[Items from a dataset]
»»

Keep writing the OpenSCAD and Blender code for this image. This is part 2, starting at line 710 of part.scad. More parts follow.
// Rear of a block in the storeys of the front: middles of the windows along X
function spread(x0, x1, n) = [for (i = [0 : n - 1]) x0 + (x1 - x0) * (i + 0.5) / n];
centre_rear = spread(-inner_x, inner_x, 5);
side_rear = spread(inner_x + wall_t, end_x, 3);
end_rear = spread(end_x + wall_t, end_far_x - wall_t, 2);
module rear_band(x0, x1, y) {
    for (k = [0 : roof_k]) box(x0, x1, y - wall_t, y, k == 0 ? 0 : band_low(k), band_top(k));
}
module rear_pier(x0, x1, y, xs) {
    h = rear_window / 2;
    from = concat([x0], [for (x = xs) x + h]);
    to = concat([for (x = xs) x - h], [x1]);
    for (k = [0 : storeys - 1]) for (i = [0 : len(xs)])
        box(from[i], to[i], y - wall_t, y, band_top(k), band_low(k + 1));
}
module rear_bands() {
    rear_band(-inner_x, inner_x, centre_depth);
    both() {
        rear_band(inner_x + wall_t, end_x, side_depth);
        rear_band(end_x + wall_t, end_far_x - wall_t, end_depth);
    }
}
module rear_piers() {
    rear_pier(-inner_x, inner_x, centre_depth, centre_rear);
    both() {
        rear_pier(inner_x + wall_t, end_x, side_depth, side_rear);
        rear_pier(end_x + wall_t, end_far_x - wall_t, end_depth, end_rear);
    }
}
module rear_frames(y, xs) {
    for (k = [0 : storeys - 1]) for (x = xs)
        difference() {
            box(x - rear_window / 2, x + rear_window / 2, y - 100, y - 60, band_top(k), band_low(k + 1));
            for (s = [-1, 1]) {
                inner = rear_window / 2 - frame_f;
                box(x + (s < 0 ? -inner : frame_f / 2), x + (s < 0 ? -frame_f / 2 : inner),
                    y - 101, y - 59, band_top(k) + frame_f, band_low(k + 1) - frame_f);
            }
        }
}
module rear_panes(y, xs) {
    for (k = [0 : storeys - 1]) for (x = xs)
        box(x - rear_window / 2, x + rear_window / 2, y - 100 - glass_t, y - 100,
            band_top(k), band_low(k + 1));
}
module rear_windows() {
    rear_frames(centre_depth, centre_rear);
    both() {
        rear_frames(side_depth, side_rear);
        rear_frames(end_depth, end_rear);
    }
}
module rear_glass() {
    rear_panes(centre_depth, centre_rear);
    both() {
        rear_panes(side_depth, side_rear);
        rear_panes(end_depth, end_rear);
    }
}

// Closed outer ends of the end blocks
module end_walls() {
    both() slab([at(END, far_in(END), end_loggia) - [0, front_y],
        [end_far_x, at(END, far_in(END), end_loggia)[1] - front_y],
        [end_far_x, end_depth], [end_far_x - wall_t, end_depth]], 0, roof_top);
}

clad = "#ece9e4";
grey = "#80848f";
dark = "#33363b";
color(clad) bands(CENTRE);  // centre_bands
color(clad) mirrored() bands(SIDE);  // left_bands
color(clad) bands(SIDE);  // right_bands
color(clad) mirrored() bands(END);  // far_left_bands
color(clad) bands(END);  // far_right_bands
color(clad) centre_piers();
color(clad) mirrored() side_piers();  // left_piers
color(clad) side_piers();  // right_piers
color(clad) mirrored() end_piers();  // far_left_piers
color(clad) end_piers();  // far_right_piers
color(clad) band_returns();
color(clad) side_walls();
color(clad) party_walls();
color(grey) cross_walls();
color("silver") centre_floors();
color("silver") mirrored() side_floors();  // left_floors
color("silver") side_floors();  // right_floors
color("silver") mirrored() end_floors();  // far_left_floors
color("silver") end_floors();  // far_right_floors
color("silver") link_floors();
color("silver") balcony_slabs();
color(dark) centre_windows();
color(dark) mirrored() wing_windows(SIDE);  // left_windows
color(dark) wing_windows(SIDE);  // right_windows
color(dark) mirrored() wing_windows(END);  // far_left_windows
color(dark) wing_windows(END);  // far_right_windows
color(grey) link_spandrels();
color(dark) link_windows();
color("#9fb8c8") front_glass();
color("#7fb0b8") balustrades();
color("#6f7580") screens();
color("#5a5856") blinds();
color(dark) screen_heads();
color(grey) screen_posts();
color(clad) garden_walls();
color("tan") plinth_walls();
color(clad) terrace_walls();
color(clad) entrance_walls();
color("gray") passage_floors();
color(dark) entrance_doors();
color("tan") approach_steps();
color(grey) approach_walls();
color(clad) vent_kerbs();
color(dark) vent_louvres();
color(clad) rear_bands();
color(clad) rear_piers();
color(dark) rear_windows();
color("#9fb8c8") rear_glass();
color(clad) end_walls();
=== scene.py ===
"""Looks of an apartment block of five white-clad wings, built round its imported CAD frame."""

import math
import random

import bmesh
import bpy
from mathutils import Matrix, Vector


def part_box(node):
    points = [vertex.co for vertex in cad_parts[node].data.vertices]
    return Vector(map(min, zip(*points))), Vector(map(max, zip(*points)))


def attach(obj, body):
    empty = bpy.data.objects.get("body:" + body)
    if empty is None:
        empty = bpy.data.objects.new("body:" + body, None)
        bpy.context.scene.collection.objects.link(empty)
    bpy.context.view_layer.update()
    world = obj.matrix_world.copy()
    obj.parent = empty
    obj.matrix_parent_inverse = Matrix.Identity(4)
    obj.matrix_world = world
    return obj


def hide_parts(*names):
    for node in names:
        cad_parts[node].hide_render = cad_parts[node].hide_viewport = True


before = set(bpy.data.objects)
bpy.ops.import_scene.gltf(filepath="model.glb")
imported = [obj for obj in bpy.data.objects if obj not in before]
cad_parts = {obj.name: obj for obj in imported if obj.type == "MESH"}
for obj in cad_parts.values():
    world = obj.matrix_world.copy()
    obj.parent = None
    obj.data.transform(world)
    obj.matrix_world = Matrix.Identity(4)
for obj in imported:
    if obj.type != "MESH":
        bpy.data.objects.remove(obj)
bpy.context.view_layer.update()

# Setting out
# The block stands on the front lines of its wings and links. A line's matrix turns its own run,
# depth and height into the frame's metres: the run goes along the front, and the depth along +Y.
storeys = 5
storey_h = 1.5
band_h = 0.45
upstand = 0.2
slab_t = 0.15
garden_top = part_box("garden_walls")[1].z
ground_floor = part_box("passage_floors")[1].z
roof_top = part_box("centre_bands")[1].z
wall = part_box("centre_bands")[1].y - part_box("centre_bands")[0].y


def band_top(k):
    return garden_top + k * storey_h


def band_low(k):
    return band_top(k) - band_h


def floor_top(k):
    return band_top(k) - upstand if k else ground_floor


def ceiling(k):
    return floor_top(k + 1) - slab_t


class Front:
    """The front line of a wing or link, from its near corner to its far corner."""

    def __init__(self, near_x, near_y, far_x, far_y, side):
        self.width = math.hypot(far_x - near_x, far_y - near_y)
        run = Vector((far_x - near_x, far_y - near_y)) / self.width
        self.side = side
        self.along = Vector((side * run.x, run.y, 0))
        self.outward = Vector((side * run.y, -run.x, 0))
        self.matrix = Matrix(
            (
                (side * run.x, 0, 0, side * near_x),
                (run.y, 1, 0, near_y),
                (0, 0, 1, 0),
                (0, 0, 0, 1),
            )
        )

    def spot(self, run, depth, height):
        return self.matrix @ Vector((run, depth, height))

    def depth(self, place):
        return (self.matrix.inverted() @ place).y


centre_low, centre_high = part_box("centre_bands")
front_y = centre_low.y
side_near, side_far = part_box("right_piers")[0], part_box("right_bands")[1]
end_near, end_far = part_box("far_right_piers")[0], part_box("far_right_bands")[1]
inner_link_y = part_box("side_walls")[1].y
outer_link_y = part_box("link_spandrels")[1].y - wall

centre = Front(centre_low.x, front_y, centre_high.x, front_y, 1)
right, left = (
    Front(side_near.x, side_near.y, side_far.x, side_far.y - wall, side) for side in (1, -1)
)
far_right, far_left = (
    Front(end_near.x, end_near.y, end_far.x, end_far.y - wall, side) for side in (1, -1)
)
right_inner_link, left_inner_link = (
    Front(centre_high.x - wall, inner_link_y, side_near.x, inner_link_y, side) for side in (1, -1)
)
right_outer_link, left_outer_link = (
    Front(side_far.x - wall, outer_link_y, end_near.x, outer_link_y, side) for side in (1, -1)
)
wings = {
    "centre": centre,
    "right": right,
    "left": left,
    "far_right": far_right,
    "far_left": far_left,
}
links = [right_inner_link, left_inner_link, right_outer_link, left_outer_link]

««
»»

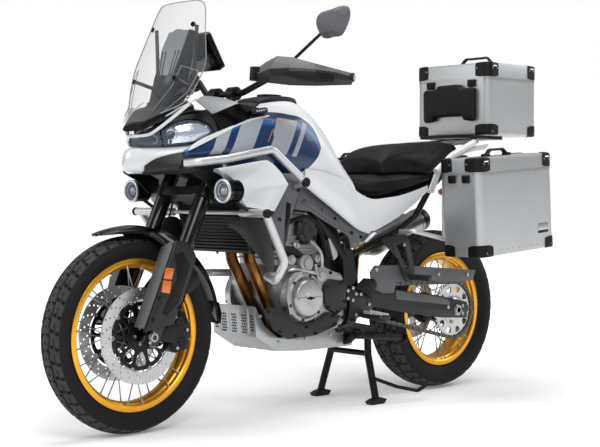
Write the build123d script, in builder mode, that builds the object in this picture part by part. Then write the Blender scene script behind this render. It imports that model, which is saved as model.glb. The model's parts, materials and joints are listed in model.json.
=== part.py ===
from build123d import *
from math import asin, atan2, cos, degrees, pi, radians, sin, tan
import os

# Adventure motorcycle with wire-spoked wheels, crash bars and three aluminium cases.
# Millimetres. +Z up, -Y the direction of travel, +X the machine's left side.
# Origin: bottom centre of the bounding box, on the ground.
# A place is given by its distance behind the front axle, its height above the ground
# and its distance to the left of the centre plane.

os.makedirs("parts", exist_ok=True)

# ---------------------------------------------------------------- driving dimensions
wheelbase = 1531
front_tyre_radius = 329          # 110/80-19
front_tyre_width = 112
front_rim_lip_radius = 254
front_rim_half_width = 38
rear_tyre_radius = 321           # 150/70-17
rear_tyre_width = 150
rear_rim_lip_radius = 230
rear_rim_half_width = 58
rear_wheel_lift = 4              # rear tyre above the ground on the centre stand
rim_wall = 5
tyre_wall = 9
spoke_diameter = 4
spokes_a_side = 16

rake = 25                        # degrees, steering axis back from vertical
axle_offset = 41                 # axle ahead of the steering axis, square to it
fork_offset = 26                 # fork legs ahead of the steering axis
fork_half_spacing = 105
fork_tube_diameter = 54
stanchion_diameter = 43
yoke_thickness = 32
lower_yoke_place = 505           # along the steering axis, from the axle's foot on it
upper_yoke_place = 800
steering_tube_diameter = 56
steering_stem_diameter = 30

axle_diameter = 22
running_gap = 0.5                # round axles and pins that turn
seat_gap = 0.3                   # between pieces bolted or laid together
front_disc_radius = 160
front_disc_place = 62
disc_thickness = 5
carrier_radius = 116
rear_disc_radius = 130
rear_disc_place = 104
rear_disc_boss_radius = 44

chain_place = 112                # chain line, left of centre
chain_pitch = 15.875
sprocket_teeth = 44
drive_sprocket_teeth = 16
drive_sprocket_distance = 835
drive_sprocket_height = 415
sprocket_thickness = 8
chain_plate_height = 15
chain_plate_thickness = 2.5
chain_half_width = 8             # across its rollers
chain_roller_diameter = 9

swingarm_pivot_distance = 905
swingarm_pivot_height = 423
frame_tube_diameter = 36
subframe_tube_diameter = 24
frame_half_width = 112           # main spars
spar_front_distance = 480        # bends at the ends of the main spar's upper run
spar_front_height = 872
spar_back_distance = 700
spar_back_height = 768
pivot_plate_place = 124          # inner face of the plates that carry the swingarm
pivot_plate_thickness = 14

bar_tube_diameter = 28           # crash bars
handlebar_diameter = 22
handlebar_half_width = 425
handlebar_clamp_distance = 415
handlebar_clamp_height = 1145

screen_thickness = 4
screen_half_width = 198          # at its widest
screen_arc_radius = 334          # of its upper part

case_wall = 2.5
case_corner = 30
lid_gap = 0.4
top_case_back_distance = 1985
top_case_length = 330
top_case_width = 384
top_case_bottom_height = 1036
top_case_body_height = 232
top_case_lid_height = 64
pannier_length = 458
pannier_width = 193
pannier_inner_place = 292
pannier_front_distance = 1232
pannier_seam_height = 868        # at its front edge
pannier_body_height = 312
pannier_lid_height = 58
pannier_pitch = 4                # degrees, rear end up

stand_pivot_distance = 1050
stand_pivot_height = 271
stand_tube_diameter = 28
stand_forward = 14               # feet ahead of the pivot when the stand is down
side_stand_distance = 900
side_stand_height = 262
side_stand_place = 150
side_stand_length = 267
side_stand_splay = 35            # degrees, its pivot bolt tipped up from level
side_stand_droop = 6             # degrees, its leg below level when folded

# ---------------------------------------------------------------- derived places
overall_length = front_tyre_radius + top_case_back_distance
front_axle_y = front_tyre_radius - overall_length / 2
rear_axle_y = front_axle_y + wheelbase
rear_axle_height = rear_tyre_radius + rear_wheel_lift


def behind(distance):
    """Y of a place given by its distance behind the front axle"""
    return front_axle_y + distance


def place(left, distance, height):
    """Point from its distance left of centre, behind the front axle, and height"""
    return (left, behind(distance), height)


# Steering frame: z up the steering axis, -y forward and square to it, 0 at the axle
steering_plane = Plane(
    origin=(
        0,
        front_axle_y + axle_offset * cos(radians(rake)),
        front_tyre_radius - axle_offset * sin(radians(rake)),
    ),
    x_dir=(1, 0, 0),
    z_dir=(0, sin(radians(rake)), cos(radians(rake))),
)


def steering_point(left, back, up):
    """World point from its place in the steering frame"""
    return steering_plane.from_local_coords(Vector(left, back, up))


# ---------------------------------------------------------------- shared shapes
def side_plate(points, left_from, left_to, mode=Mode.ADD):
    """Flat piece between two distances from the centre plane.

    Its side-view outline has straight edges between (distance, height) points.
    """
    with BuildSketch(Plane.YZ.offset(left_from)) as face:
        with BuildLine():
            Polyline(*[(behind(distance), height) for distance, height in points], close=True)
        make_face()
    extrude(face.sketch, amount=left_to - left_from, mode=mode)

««
»»

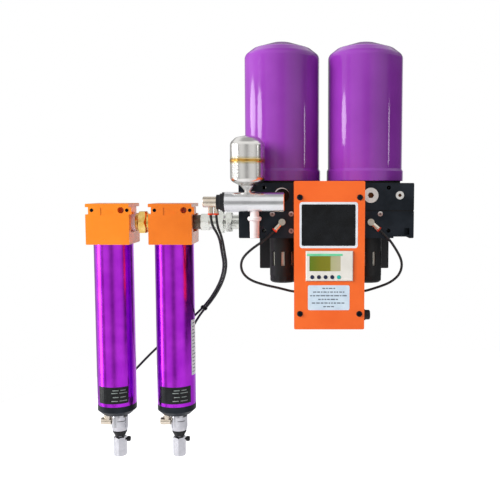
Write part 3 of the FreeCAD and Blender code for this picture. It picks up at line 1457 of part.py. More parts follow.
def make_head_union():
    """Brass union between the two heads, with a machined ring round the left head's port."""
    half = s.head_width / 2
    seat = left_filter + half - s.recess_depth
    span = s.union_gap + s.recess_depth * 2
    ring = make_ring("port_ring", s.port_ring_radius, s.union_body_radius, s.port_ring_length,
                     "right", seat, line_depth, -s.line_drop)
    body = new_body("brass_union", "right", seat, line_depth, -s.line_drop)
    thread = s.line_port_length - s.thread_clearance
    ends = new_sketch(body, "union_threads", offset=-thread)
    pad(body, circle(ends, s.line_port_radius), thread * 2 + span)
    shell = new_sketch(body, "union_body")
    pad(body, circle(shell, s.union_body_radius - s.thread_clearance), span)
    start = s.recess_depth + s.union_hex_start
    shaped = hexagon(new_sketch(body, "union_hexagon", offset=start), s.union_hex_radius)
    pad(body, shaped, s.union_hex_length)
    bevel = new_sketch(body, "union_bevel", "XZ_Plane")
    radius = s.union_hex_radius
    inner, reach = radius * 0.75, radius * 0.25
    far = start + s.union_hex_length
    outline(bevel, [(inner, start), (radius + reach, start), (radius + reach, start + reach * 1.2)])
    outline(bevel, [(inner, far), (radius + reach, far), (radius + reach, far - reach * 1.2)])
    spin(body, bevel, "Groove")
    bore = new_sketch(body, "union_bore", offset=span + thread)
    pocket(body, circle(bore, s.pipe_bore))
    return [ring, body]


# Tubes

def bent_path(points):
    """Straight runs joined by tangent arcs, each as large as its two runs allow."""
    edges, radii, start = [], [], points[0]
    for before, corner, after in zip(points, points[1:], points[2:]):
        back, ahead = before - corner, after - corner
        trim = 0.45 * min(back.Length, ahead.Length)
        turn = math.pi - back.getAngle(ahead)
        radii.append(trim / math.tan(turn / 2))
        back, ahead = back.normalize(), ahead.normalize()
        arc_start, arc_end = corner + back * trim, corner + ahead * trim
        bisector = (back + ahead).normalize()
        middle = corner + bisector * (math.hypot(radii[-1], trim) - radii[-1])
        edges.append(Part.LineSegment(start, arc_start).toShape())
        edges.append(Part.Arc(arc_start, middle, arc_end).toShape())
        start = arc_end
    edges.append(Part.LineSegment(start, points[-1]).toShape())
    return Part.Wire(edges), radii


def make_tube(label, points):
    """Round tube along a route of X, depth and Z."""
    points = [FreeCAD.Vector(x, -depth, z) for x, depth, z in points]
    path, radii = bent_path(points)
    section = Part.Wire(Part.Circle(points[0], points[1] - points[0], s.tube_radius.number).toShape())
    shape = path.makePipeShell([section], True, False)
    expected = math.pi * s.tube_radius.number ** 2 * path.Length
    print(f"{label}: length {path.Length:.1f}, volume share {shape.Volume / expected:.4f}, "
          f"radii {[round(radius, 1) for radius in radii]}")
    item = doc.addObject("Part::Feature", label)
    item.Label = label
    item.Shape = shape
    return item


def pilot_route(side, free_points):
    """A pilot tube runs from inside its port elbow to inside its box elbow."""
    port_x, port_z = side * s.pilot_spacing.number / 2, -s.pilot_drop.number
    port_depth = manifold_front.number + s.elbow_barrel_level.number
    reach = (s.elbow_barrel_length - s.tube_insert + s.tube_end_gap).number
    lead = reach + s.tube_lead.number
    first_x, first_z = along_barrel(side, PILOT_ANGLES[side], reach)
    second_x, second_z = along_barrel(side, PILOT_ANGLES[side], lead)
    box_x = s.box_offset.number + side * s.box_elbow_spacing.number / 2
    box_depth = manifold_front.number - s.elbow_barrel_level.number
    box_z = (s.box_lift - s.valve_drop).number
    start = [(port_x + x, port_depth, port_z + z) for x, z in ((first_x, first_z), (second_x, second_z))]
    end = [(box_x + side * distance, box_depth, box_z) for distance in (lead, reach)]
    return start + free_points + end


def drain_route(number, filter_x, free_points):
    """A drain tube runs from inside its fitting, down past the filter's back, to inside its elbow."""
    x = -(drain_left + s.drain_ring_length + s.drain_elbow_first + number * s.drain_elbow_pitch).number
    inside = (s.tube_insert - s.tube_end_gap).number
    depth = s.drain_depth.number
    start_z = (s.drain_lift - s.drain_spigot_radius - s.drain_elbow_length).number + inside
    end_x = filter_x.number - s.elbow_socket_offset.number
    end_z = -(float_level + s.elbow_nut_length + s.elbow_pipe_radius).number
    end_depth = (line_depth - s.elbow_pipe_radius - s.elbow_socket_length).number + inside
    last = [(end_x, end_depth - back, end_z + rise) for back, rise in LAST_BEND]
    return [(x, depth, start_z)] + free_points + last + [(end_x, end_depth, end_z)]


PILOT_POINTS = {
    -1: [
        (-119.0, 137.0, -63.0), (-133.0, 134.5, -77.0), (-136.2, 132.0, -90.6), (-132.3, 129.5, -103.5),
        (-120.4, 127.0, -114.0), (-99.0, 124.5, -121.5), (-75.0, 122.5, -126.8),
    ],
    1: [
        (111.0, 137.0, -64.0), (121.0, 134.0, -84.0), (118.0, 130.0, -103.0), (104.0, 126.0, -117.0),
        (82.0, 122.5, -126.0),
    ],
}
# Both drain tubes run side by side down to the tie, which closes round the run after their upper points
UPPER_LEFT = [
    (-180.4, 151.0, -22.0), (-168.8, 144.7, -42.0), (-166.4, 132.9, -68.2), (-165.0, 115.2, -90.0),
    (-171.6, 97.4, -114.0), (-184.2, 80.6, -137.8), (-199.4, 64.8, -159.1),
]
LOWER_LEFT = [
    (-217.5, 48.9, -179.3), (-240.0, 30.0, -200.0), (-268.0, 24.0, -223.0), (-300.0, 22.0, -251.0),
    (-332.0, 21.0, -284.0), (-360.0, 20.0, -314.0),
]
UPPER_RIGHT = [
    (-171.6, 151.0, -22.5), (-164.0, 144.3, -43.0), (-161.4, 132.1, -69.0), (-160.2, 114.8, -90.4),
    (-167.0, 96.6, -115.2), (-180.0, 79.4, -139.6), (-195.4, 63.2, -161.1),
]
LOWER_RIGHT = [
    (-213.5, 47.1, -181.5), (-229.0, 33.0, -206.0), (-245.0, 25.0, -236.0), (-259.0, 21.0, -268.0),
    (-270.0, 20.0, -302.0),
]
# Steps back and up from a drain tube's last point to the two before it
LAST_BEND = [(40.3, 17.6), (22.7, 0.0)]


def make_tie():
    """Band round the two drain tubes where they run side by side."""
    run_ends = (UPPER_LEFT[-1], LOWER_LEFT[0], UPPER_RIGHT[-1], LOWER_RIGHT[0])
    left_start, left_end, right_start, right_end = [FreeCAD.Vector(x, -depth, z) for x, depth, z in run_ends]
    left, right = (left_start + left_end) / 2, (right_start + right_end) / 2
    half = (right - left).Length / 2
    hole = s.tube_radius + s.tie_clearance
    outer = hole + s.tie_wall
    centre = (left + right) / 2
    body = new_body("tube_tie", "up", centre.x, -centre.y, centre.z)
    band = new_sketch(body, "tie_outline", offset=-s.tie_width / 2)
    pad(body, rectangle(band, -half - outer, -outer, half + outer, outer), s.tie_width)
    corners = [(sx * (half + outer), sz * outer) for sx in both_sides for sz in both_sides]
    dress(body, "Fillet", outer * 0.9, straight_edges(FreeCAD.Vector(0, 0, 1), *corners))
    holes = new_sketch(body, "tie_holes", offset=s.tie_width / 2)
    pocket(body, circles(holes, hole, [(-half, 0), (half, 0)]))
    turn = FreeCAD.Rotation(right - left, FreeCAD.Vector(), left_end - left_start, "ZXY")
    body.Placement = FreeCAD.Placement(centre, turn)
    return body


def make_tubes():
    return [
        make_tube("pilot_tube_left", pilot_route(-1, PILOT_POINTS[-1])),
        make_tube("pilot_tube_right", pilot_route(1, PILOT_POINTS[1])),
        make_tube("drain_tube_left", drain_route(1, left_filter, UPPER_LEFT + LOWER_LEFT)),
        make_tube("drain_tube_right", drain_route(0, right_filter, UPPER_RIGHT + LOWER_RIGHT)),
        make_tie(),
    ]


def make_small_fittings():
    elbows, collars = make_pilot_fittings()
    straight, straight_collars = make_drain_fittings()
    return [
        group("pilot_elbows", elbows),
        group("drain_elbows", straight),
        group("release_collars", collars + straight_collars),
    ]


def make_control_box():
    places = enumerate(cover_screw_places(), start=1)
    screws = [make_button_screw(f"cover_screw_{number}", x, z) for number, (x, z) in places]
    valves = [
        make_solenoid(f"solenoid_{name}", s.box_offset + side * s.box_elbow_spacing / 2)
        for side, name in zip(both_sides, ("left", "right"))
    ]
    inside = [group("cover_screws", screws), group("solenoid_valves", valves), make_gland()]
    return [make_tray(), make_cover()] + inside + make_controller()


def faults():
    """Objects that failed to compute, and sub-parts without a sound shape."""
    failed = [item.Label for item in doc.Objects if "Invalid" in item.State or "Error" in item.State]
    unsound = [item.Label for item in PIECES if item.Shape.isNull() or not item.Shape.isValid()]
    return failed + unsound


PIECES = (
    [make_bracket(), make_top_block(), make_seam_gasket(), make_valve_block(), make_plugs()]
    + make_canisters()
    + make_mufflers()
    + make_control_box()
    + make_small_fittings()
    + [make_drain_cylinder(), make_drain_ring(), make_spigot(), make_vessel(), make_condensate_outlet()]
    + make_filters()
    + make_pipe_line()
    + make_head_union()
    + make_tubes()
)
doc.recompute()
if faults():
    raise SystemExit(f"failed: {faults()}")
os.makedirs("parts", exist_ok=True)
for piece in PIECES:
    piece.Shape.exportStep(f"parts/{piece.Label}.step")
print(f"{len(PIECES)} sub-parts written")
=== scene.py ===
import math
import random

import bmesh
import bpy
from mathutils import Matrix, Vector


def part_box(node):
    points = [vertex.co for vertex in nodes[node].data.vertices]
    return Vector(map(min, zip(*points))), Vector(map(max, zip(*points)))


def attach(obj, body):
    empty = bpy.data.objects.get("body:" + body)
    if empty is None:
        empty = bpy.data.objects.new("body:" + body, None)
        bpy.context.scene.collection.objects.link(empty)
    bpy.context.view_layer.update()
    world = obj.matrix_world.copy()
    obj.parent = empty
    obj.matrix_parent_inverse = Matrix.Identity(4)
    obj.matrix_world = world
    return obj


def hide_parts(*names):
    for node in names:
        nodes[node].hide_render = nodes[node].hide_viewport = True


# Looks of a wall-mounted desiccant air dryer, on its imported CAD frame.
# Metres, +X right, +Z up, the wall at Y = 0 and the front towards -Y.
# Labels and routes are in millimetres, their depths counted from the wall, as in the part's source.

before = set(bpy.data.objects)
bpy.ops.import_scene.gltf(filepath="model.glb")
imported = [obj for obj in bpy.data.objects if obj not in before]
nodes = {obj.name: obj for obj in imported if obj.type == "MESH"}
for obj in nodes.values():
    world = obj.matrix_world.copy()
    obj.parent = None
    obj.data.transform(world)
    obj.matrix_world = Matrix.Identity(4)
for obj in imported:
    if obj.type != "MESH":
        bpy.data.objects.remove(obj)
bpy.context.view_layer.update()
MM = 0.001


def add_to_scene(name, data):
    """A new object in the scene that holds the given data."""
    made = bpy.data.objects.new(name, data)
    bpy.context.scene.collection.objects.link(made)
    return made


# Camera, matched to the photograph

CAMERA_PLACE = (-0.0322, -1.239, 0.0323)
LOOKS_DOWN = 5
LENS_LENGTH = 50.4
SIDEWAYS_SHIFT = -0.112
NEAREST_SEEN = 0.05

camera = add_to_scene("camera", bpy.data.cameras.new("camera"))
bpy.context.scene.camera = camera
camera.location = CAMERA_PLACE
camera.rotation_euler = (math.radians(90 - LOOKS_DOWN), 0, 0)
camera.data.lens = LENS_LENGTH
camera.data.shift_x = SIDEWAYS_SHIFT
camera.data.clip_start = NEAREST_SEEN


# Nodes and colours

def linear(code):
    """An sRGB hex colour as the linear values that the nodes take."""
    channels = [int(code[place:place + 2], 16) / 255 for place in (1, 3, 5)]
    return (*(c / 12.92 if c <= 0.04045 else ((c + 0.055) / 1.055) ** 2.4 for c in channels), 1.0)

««

_Written problem_
Look above for the line containing "color(clad) rear_piers();". Output from there through the line containing "cad_parts[node].hide_render = cad_parts[node].hide_viewport", exactly and inclusively.

_Worked answer_
color(clad) rear_piers();
color(dark) rear_windows();
color("#9fb8c8") rear_glass();
color(clad) end_walls();
=== scene.py ===
"""Looks of an apartment block of five white-clad wings, built round its imported CAD frame."""

import math
import random

import bmesh
import bpy
from mathutils import Matrix, Vector


def part_box(node):
    points = [vertex.co for vertex in cad_parts[node].data.vertices]
    return Vector(map(min, zip(*points))), Vector(map(max, zip(*points)))


def attach(obj, body):
    empty = bpy.data.objects.get("body:" + body)
    if empty is None:
        empty = bpy.data.objects.new("body:" + body, None)
        bpy.context.scene.collection.objects.link(empty)
    bpy.context.view_layer.update()
    world = obj.matrix_world.copy()
    obj.parent = empty
    obj.matrix_parent_inverse = Matrix.Identity(4)
    obj.matrix_world = world
    return obj


def hide_parts(*names):
    for node in names:
        cad_parts[node].hide_render = cad_parts[node].hide_viewport = True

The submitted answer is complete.